Re: Permit external JSON-LD files?

It's a good idea, not just for Schema, but for *all* metadata not used by
browsers or similar clients. This would include all the social media
metadata like Facebook's OpenGraph, Twitter cards, Google site
verification, the search result snippet things, etc.

I mapped out an approach for this with a separate file extension for the
non-browser metadata: .meta

Bots would request the .meta file, in most cases in addition to the actual
page (in some cases they might only need the .meta file, maybe the social
media links where they just need title and description and an image URL).
The .meta file URLs would exactly match the page URLs, except for the
extension.

As you noted, the status quo is quite wasteful. It's not just the useless
metadata – users are forced to download enormous amounts of CSS that is not
used by the page, typically 90%+ unused, and in the form of separate files,
which makes it even worse. And enormous amounts of JS, again in separate
files, most of it unused, and much of the rest unnecessary for the
functionality of, say, an article with comments and a few ads. There's
never been a good explanation for this – the caching argument was always a
mere assertion falsified by digging in and testing. So there's a lot of
room for improvement – the web is much slower than it could be and should
be given the ridiculous power of modern computers and the fat pipes we now
have. It's amazing how slow even multimillion dollar websites are.

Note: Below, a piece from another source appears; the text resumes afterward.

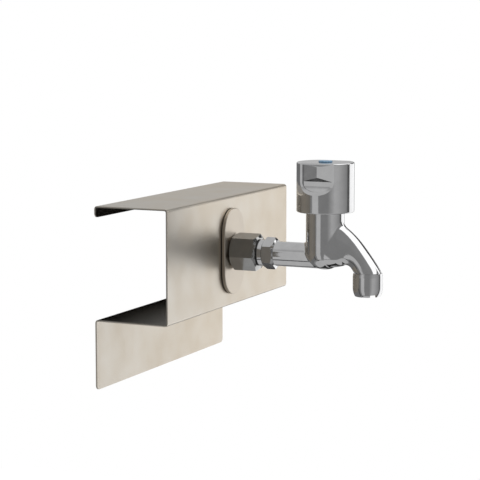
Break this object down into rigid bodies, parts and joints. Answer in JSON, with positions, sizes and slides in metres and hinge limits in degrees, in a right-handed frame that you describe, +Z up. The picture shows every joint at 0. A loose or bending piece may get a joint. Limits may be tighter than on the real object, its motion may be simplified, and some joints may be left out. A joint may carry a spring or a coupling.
{
  "type": "cold water tap",
  "caption": "Cold water tap with a curved spout and a round chrome knob with finger recesses, on a hexagon connector through a folded stainless steel wall bracket.",
  "frame": {"origin": "middle of the wall flange's back face, in the wall plane", "axes": "+Z up, -Y out of the wall towards the user, +X along the bracket, to the right for someone facing the wall"},
  "size_m": [0.255, 0.2149, 0.195],
  "materials": {
    "satin_steel": "satin brushed stainless",
    "cover_steel": "satin stainless with a polished edge",
    "chrome": "bright chrome plate",
    "dark_chrome": "bright chrome plate",
    "brass": "turned brass",
    "spring_steel": "spring steel",
    "seat_steel": "turned stainless",
    "screw_steel": "stainless screw",
    "rubber": "black rubber",
    "fibre": "red fibre washer",
    "white_plastic": "moulded acetal",
    "blue_plastic": "moulded, glossy blue"
  },
  "bodies": {
    "root": {"bracket": "satin_steel", "oval_plate": "cover_steel", "oval_gasket": "rubber", "connector": "dark_chrome", "lock_washer": "spring_steel", "back_nut": "brass", "inlet_seal": "rubber", "tap_body": "chrome", "valve_seat": "seat_steel", "bonnet": "brass", "bonnet_seal": "fibre", "outlet_ring": "chrome", "outlet_washer": "rubber", "outlet_screen": "seat_steel", "flow_straightener": "white_plastic"},
    "handle": {"knob": "chrome", "knob_screw": "screw_steel", "index_cap": "blue_plastic", "spindle": "brass", "spindle_o_rings": "rubber", "thrust_washer": "white_plastic", "circlip": "spring_steel"},
    "valve": {"valve_carrier": "brass", "valve_washer": "rubber", "washer_screw": "screw_steel"}
  },
  "joints": [
    {"name": "knob_turn", "type": "hinge", "parent": "root", "child": "handle", "pos_m": [0, -0.1614, 0.1198], "axis": [0, 0, 1], "range_deg": [0, 810]},
    {"name": "valve_lift", "type": "slide", "parent": "root", "child": "valve", "axis": [0, 0, 1], "range_m": [0, 0.0045]}
  ],
  "couplings": [
    {"joint": "valve_lift", "follows": "knob_turn", "m_per_rad": 0.0003183}
  ]
}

The metadata bloat isn't the biggest culprit, but it's worth sorting out
along with the other sources of bloat. I sketched out a framework with .web
and .meta files, where .web replaced HTML and CSS. It would be equivalent
to, but more compact than, a formally specified minification format for
HTML and CSS (something we could really use), combined with default
tree-shaken CSS (only the CSS used by the page is in the source, which is
trivially easy to achieve by simple selector matching), minified 1-2 byte
selector, class, ID, etc. names (no more ponderous 30-byte class names –
the browser doesn't need or do anything with them), and an efficient link
format with standardized URLs (URLs just 2-3 bytes before the hostname,
e.g. H: instead of https://, link markup just 3-4 bytes, and URLs never
more than 25 bytes after the hostname).

The metadata format could also be much more compact. There's no reason for
machine-readable syntax to be human readable and so bloated. We could
easily flip between machine and human readable forms, so it's never made
sense to go for both in one bloated format. Most tags could be just one or
two bytes. Standardized order can eliminate some tags or other bytes. The
format could also be optimized for compression by design (to specific
compression formats like brotli or Zstandard, though it might be possible
to optimize for both at the same time). JSON is bloated with the quoted
keys, long key names, and excessive punctuation – simple newline separation
solves two of those, and a binary format could have richer separators and
markers just by using the forgotten 1-byte control codes in UTF-8 Basic
Latin / ASCII, in addition to 1-2 byte key names.

Cheers,

Joe

On Sat, Aug 27, 2022, 11:11 Roger Rogerson <tesconda2@hotmail.com> wrote:

> I appreciate that things like MicroData are inlined,
> and utilise the HTML Markup to associate data with content.
>
> But JSON-LD Schema is embedded.
> In many cases, this additional code serves no "human" purpose,
> and is provided for "machines" (typically Google).
>
> A shining example is the following web page (remove spaces after periods):
> https://www. delish. com/cooking/g1956/best-cookies/
>
> That page has approximately 35Kb of Schema.
> That is loaded for every single human visitor.
>
> In the case of popular pages - this means a large amount of unnecessary
> code is transferred (Gigabytes or higher per year).
>
> If the JSON-LD could be externalised into a referred to file,
> then this could reduce bandwidth consumption for users,
> help speed up some page load times/improve performance
> and help towards "going green".
>
>
> I appreciate that technically,
> this isn't about "Schema" directly,
> but about how Browsers and Parsers can recognise and handle
> and externalised version - but I'm hoping this is the right place
> to get it considered and the right people to see it/push it to browser
> vendors.
>
>
> Thank you.
> Autocrat.
>

Received on Wednesday, 31 August 2022 16:33:13 UTC